# my bosc got pissed



## pamonster (Jun 26, 2003)

Well yesterday when my fieonce got him out of his cage, he attacked her. He's just a little sh*t, mabye 4-5 inches nares to vent, but he latched on to her shirt and thrashed about for a bit, then just held it for about 5 minutes. When he let go she put him back and he ran to the edge of his tank and lunged at our car for a couple minutes. Crazy bastard. He hasn't shown any agression to us before this. I took him out a couple hours later and he we was fine.
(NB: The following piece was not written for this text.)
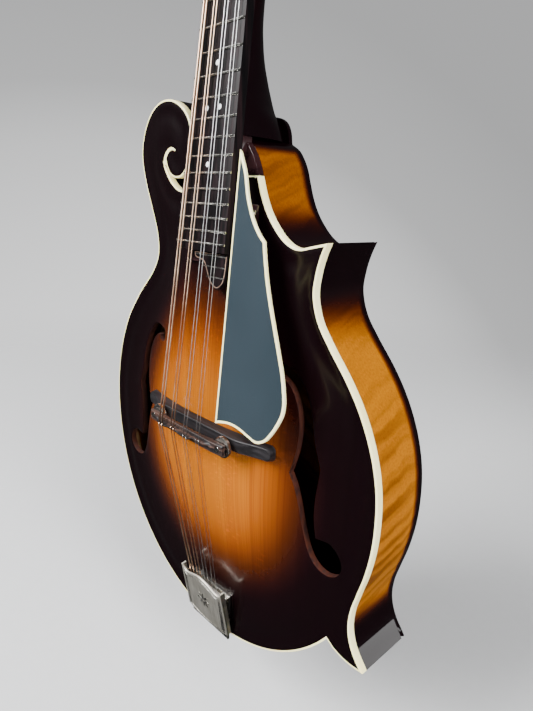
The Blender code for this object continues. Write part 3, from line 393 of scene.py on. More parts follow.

Atleast he's frisky i guess.


----------



## WorldBelow07 (Dec 16, 2004)

he doesnt like your fionce im guessing


----------



## fiveo93 (Jan 19, 2004)

excuse my ignorance, but what is a bosc? post some pics if possible


----------



## WorldBelow07 (Dec 16, 2004)

savannah monitor


----------



## sweet lu (Oct 3, 2003)

perahps a sign of things to come :rasp: just kidding man

i think sometimes all pets kinda go nuts, some days i can hold my snake, other days he's a little bitch to me, i just think they let there wild wild side out


----------



## Death in #'s (Apr 29, 2003)

like the saying goes
you just cant trust reptiles
they will never be taimed like a cat or a dog


----------



## pamonster (Jun 26, 2003)

Death in # said:


> like the saying goes
> you just cant trust reptiles
> they will never be taimed like a cat or a dog
> [snapback]878244[/snapback]​


keeps things interesting


----------



## rbp75 (May 2, 2004)

Judging by its size its still very young and Im (guessing) you didnt have it very long, the reason it was not agressive before is it was stressed out from a new enviorment and has become used to it and its true nature came through. This process could take several weeks depending on many factors. Chances are if you keep it in a healthy stress free enviroment and in a "LARGE" enclosure it will eventually calm down enough to handle but this will take some time. I had one that was nasty till the size of about 2 feet but bacame very docile when he got larger.


----------



## pamonster (Jun 26, 2003)

yes, we have only had him about 4 weeks, he's young and has been agressive ever since we got him. Just hadnet made a move when we are holding him before, and hasent since.


----------